___ Record list ___

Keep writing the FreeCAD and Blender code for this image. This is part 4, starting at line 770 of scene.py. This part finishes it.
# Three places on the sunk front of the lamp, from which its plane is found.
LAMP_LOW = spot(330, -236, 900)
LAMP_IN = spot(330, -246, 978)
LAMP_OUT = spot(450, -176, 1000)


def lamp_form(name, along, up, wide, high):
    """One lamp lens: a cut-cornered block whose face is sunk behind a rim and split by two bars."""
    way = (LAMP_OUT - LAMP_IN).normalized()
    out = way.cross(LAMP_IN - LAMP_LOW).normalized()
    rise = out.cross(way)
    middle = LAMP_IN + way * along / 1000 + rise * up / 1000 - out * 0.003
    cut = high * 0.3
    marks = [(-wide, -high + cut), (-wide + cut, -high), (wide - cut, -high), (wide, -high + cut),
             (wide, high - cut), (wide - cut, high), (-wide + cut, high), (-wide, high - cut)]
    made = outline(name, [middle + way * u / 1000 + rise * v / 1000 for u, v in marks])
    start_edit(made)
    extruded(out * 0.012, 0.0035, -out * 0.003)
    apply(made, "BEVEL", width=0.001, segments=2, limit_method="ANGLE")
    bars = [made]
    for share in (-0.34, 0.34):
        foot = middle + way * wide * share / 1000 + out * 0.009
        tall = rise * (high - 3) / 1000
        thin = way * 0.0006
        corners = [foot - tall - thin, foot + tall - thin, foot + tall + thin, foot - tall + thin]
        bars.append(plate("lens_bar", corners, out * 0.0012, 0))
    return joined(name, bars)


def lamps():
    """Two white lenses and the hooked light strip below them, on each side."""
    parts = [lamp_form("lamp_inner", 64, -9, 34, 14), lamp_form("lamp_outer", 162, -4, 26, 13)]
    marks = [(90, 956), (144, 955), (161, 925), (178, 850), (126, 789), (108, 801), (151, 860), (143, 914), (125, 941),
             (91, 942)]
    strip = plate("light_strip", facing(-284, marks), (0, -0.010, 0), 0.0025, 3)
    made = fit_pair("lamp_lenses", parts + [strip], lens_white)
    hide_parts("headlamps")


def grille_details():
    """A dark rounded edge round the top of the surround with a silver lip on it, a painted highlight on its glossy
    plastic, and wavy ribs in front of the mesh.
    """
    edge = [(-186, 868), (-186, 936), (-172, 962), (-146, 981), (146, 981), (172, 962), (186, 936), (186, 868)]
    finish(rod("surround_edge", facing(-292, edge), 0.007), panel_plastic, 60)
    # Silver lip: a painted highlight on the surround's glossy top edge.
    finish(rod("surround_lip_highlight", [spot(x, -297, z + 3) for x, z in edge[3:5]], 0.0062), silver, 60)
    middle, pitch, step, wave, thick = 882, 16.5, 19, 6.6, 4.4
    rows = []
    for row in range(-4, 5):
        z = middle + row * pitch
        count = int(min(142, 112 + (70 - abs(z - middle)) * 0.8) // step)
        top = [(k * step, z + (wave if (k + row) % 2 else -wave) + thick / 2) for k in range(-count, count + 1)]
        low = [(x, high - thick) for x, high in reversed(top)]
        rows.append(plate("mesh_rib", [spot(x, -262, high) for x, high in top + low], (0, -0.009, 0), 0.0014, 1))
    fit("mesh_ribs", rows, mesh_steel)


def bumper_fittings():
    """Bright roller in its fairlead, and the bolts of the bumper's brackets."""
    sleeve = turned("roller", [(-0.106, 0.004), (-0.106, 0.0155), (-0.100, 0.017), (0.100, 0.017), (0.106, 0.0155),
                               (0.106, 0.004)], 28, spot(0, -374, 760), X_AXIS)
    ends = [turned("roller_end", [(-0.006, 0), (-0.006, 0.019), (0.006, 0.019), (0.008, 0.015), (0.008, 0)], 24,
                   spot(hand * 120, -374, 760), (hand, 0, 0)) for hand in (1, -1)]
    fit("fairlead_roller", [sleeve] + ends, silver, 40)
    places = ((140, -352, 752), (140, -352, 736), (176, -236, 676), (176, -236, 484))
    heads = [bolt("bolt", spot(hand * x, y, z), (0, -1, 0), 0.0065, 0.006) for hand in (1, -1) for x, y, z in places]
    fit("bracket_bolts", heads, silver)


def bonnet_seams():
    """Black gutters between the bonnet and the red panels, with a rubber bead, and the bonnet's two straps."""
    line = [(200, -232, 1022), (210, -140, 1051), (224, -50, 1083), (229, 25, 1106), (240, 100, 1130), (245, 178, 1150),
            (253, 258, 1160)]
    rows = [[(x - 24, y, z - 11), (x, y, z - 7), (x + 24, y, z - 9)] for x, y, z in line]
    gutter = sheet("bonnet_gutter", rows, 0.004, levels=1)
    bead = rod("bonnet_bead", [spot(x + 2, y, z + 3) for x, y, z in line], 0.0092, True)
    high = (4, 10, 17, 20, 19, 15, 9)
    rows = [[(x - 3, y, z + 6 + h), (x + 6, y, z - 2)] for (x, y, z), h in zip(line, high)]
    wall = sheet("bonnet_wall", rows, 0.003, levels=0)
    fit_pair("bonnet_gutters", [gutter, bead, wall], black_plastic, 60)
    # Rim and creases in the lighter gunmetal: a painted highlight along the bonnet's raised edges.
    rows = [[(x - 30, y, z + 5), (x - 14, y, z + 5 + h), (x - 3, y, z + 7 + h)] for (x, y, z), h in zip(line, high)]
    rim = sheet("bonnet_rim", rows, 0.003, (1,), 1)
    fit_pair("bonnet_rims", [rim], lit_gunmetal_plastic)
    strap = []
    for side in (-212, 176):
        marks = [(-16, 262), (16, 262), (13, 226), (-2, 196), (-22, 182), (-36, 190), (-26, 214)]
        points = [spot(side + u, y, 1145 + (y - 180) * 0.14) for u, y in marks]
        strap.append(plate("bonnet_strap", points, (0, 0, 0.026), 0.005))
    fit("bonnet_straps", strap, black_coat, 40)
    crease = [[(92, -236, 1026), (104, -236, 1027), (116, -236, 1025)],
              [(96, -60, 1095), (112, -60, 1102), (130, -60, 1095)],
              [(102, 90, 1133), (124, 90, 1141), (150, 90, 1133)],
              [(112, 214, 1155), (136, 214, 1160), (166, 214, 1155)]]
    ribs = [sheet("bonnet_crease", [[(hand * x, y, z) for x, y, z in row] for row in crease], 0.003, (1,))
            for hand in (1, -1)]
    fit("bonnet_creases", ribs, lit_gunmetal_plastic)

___
___ Record list ___

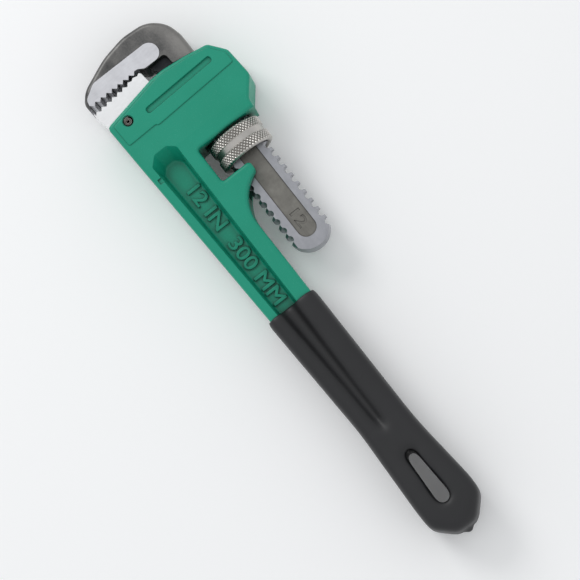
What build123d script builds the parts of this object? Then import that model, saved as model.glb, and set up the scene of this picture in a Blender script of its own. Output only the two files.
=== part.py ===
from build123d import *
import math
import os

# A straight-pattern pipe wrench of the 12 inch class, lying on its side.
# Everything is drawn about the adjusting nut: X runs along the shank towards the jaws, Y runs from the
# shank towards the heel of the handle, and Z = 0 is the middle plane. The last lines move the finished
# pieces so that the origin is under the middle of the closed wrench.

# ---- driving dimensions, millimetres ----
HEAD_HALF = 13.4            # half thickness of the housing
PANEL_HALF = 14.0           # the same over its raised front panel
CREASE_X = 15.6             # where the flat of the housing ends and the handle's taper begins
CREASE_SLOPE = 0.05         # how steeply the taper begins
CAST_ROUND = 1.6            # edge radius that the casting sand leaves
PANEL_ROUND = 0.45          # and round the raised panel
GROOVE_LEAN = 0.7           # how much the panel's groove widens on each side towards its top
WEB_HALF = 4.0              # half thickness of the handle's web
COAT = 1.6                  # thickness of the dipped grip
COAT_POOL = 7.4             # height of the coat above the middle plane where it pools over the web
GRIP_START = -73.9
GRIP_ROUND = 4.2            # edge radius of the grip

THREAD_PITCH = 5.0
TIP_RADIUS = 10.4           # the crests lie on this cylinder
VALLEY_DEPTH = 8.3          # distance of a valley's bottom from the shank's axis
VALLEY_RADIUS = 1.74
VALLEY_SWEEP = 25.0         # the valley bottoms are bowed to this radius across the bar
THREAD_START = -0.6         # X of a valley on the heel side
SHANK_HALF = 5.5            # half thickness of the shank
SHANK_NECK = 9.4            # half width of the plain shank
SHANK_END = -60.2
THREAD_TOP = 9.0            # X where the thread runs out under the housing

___

What you will do — Set down, exactly and alone, the run of lines from the line that has "Keep writing the" to the line that has "LAMP_OUT = spot(450, -176, 1000)".

Answer in full —
Keep writing the FreeCAD and Blender code for this image. This is part 4, starting at line 770 of scene.py. This part finishes it.
# Three places on the sunk front of the lamp, from which its plane is found.
LAMP_LOW = spot(330, -236, 900)
LAMP_IN = spot(330, -246, 978)
LAMP_OUT = spot(450, -176, 1000)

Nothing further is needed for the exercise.